Reste encore de trouver une solution afin de réduire les problèmes de compaction qui empêchent les espèces vivantes et l’air de circuler à travers la terre. De fait, Julie Boisvert décrit le paradoxe : « les machines qui grossissent, il y a deux raisons : le sol se compactait et c’est de plus en plus difficile à travailler; après on va aller chercher un tracteur plus puissant. C’est un cercle vicieux. Il est plus lourd, donc plus de risque de compaction ». À cela s’ajoute, poursuit-elle, l’impératif de produire plus et plus vite sans nécessairement perdre au niveau de la qualité du sol. « C’est un équilibre délicat à atteindre. »
Gérard Lavoie abonde dans le même sens, mais se montre optimiste vu, dit-il, la conscientisation au sein du milieu agricole quant au problème de compaction. « Si les roues passent toujours dans le même endroit, ça va faire moins de compaction », suggère l’agronome non sans faire observer qu’amener l’agriculteur à changer d’équipement reste la partie la plus difficile.

Agriculteurs plus informés

D’une même voix, les trois interlocuteurs assurent avoir constaté beaucoup d’amélioration. « Je suis enchantée de l’amélioration que je vois au niveau des connaissances et des compétences des agriculteurs, soutient Julie Boisvert. Ils sont curieux, expérimentés. » « Si on ne fait pas attention à l’avenir de l’agriculture, c’est de l’asphalte qu’on va manger ! L’agronome est là pour les sciences », tient à souligner pour sa part Hubert Fréchette.

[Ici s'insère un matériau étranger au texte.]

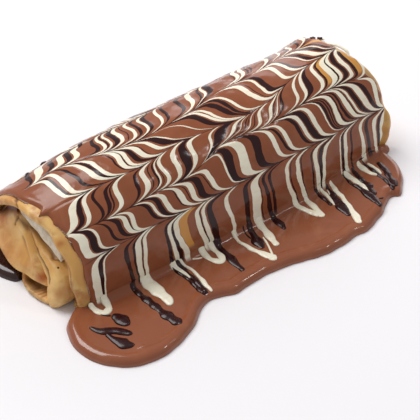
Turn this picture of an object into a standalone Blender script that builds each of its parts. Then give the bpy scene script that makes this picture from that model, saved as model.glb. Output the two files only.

D’après le bilan des activités de 2017, depuis 2013, le CCSR teste un projet d’innovation en culture de couverture, lequel se décline par un mélange de plusieurs engrais verts. 24 entreprises différentes ont implanté sur plus de 50 hectares ces cultures. Ce projet a permis de tester 18 espèces. « Depuis quelques années (il y a eu) une augmentation des superficies sous couvert végétal à l’automne et au printemps ce qui constitue une excellente méthode de conservation des sols » peut-on lire dans le document.